<<<<

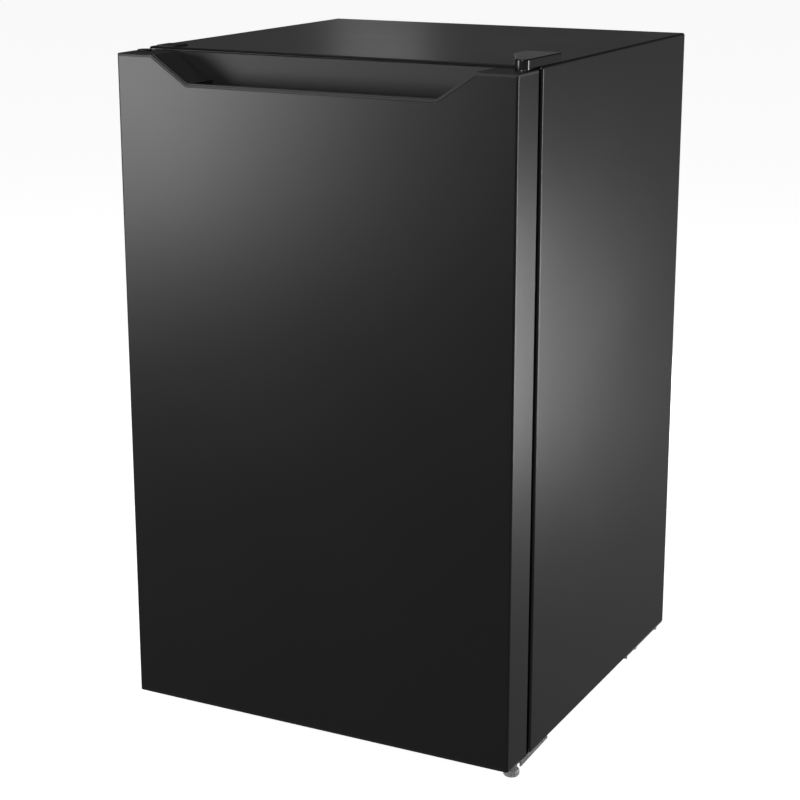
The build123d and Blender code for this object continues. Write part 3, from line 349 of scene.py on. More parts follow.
    def _brushed(self, name: str) -> bpy.types.NodeTree:
        """Long fine lines left on metal by rolling or drawing.

        Args:
            name: the group's name.

        Returns:
            A group with a Height and a Mask.
        """
        tree, given, result = self._start(
            name,
            {"Scale": 300.0, "Stretch": 0.02},
            {"Height": "NodeSocketFloat", "Mask": "NodeSocketFloat"},
        )
        along = tree.nodes.new("ShaderNodeCombineXYZ")
        along.inputs["Y"].default_value = 1.0
        along.inputs["Z"].default_value = 1.0
        scaled = tree.nodes.new("ShaderNodeVectorMath")
        scaled.operation = "MULTIPLY"
        noise = tree.nodes.new("ShaderNodeTexNoise")
        noise.inputs["Detail"].default_value = 4.0
        tree.links.new(given.outputs["Stretch"], along.inputs["X"])
        tree.links.new(self._place(tree), scaled.inputs[0])
        tree.links.new(along.outputs["Vector"], scaled.inputs[1])
        tree.links.new(scaled.outputs["Vector"], noise.inputs["Vector"])
        tree.links.new(given.outputs["Scale"], noise.inputs["Scale"])
        tree.links.new(noise.outputs["Fac"], result.inputs["Height"])
        tree.links.new(noise.outputs["Fac"], result.inputs["Mask"])
        return tree


EFFECTS = EffectGroups()


# ---------------------------------------------------------------- finishes


@dataclass(frozen=True)
class Finish:
    """A surface finish: colour, gloss and how both drift over the surface."""

    name: str
    colour: Colour
    roughness: float
    drift: float = 0.15
    drift_scale: float = 5.0
    spread: float = 0.06
    metallic: float = 0.0
    ior: float = 1.5
    dust: float = 0.0

    def material(self) -> bpy.types.Material:
        """Returns the finish's material, building it the first time."""
        found = bpy.data.materials.get(self.name)
        if found is not None:
            return found
        made = bpy.data.materials.new(self.name)
        made.use_nodes = True
        tree = made.node_tree
        surface = tree.nodes["Principled BSDF"]
        surface.inputs["Metallic"].default_value = self.metallic
        surface.inputs["IOR"].default_value = self.ior
        self._colour(tree, surface)
        self._relief(tree, surface)
        return made

    def _group(self, tree: bpy.types.NodeTree, name: GroupName, **values: object) -> bpy.types.Node:
        """Places a shared effect in a material.

        Args:
            tree: the material's nodes.
            name: the effect.
            values: the group's input values, by name.

        Returns:
            The placed group node.
        """
        node = tree.nodes.new("ShaderNodeGroup")
        node.node_tree = EFFECTS.get(name)
        for label, value in values.items():
            node.inputs[label].default_value = (*value, 1.0) if isinstance(value, tuple) else value
        return node

    def _colour(self, tree: bpy.types.NodeTree, surface: bpy.types.Node) -> None:
        """Feeds the drifting colour and gloss, and any dust, to the shader.

        Args:
            tree: the material's nodes.
            surface: its Principled shader.
        """
        tone = self._group(
            tree,
            GroupName.TONE,
            Colour=self.colour,
            Drift=self.drift,
            Scale=self.drift_scale,
            Roughness=self.roughness,
            Spread=self.spread,
        )
        tree.links.new(tone.outputs["Roughness"], surface.inputs["Roughness"])
        if self.dust:
            dust = self._group(tree, GroupName.DUST, Amount=self.dust)
            tree.links.new(tone.outputs["Colour"], dust.inputs["Colour"])
            tree.links.new(dust.outputs["Colour"], surface.inputs["Base Color"])
        else:
            tree.links.new(tone.outputs["Colour"], surface.inputs["Base Color"])

    def _relief(self, tree: bpy.types.NodeTree, surface: bpy.types.Node) -> None:
        """A plain finish has no relief of its own."""

    def _bump(
        self,
        tree: bpy.types.NodeTree,
        surface: bpy.types.Node,
        height: bpy.types.NodeSocket,
        strength: float,
        depth: float,
    ) -> None:
        """Turns a height into a bumped normal.

        Args:
            tree: the material's nodes.
            surface: its Principled shader.
            height: the socket with the height.
            strength: how much of the bump shows.
            depth: the height's size in metres.
        """
        bump = tree.nodes.new("ShaderNodeBump")
        bump.inputs["Strength"].default_value = strength
        bump.inputs["Distance"].default_value = depth
        tree.links.new(height, bump.inputs["Height"])
        tree.links.new(bump.outputs["Normal"], surface.inputs["Normal"])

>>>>

__TASK BRIEF__
Pull out every line in the data above that has the word "object".

__THE RESPONSE__
The build123d and Blender code for this object continues. Write part 3, from line 349 of scene.py on. More parts follow.
    def _group(self, tree: bpy.types.NodeTree, name: GroupName, **values: object) -> bpy.types.Node:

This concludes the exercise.